#### [DESCRIPTION OF THE TASK]
Return, exactly as written, every line from the first line of the data below through the line that contains "closed on it.".

#### [INFORMATION PROVIDED]

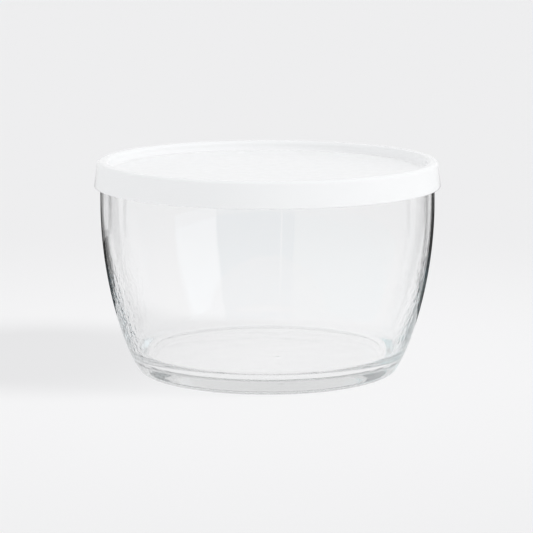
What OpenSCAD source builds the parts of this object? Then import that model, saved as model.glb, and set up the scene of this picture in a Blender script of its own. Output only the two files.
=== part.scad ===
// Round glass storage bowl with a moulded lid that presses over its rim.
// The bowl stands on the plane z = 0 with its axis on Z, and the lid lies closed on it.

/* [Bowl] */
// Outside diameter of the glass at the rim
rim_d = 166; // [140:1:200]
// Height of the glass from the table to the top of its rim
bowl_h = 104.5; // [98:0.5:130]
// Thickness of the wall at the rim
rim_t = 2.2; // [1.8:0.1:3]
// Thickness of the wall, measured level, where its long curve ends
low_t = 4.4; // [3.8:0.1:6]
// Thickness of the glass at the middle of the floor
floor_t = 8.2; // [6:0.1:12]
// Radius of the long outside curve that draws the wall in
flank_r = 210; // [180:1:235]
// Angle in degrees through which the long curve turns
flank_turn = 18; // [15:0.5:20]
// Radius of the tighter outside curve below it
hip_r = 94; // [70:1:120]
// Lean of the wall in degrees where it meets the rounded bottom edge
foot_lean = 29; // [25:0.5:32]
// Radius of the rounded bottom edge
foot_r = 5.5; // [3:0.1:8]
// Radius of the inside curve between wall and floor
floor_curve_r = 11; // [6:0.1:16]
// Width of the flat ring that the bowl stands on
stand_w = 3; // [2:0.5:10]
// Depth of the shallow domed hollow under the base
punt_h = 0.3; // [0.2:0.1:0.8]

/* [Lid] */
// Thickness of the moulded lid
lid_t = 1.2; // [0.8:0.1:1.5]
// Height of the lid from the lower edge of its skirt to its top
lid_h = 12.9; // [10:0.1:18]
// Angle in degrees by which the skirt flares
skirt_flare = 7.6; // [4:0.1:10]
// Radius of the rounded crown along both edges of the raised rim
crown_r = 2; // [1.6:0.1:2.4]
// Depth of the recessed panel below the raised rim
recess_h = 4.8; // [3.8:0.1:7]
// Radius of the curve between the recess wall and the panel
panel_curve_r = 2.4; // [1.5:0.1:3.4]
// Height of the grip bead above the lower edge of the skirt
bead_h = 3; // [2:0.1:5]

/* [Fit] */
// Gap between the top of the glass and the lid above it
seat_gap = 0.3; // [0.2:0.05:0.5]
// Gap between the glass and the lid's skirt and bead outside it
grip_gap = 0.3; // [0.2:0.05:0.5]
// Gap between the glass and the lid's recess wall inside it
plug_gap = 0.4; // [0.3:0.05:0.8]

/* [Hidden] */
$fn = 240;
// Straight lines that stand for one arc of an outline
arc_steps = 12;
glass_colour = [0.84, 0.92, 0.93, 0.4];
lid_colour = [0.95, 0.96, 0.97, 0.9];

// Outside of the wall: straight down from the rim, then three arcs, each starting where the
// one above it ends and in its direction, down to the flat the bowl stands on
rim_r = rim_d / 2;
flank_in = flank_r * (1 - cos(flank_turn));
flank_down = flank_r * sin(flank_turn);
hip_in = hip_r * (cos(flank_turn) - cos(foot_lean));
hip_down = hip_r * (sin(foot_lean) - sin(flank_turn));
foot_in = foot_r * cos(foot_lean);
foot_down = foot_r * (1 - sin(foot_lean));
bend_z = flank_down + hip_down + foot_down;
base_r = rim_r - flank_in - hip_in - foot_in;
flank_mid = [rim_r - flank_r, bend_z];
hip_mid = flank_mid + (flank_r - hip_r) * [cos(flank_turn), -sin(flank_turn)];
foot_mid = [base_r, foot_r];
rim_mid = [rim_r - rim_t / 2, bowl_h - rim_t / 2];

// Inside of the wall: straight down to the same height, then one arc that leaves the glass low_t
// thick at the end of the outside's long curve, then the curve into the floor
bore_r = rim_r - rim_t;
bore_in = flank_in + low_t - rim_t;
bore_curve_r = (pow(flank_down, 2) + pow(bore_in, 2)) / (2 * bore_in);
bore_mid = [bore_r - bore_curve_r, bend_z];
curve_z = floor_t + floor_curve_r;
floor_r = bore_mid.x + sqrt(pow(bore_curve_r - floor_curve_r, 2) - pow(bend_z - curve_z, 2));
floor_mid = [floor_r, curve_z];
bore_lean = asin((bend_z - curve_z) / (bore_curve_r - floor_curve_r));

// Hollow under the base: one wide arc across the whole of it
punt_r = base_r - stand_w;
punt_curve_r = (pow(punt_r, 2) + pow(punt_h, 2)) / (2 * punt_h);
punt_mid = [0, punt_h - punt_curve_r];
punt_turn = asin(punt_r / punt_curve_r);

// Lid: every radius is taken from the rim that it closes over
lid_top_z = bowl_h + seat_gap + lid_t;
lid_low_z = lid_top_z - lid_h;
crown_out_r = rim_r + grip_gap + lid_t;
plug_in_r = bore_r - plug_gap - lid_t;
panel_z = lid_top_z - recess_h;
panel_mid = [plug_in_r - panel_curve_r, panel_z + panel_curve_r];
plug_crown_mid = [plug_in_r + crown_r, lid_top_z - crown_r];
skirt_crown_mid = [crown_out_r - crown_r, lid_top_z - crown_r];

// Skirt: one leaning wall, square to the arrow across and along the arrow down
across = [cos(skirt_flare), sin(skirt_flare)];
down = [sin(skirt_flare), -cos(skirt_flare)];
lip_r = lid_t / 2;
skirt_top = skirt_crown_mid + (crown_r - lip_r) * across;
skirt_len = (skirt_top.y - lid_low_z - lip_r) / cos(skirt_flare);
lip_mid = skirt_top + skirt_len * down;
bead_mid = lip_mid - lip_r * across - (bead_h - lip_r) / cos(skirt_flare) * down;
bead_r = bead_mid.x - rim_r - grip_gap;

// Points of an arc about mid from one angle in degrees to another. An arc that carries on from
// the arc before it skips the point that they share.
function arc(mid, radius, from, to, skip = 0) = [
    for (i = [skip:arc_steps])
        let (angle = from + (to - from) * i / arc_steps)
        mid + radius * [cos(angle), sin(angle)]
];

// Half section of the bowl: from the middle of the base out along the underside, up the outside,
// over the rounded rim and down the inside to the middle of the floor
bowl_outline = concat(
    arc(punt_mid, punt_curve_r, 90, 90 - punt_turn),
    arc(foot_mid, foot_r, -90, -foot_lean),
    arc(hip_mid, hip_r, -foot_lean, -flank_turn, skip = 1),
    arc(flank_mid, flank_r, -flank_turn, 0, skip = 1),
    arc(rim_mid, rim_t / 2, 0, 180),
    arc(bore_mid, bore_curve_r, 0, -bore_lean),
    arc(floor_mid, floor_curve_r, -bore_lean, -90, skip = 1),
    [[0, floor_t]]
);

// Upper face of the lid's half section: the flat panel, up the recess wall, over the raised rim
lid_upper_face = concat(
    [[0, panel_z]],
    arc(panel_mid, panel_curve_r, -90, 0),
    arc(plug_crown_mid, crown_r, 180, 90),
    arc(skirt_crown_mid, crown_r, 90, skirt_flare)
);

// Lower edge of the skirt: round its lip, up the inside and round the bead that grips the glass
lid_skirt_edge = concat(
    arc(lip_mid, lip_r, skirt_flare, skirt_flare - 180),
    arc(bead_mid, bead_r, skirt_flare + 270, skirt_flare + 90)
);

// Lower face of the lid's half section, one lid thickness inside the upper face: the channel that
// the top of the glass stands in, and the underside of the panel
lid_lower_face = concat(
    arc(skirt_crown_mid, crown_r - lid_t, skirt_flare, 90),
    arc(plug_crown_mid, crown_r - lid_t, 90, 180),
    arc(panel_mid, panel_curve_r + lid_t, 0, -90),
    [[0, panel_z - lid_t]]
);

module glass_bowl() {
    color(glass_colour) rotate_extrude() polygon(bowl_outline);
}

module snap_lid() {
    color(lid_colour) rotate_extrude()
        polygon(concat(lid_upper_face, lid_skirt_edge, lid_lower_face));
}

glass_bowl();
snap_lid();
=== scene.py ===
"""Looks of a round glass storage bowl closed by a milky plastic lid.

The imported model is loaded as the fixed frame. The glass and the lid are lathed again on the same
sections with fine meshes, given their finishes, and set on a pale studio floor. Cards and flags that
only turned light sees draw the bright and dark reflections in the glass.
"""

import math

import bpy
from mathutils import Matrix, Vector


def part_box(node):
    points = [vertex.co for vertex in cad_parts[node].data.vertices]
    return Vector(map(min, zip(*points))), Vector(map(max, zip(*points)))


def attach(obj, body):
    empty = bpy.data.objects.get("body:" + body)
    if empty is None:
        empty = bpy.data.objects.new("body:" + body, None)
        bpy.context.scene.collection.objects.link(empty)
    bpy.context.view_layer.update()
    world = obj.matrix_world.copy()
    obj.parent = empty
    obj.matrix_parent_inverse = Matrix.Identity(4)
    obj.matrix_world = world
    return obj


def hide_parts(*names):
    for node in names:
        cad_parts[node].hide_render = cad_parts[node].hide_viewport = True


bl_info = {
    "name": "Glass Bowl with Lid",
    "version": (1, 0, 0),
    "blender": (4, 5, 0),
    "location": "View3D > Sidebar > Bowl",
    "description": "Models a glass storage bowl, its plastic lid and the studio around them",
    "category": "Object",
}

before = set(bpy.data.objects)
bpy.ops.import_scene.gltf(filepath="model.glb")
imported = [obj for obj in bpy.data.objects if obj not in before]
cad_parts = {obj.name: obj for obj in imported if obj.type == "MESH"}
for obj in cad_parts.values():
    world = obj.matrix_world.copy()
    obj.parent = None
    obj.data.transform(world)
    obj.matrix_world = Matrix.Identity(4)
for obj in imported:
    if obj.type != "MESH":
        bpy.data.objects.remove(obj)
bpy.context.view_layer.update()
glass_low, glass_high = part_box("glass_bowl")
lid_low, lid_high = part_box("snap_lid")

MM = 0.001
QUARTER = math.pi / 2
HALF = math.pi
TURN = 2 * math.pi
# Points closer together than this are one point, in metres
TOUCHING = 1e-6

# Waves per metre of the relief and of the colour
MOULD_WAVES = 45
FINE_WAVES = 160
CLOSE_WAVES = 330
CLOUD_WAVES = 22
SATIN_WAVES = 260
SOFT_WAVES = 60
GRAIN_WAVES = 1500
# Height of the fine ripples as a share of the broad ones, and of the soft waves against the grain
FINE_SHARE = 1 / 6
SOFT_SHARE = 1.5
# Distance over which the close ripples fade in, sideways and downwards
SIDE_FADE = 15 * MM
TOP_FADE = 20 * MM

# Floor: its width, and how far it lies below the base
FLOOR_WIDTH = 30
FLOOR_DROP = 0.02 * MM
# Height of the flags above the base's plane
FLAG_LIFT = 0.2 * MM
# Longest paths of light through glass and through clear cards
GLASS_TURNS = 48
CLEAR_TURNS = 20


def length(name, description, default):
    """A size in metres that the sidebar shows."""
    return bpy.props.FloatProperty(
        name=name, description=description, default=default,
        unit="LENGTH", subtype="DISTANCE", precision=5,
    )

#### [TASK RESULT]
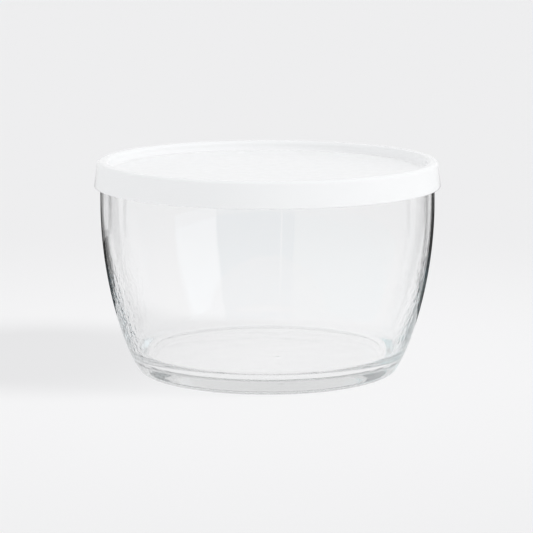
What OpenSCAD source builds the parts of this object? Then import that model, saved as model.glb, and set up the scene of this picture in a Blender script of its own. Output only the two files.
=== part.scad ===
// Round glass storage bowl with a moulded lid that presses over its rim.
// The bowl stands on the plane z = 0 with its axis on Z, and the lid lies closed on it.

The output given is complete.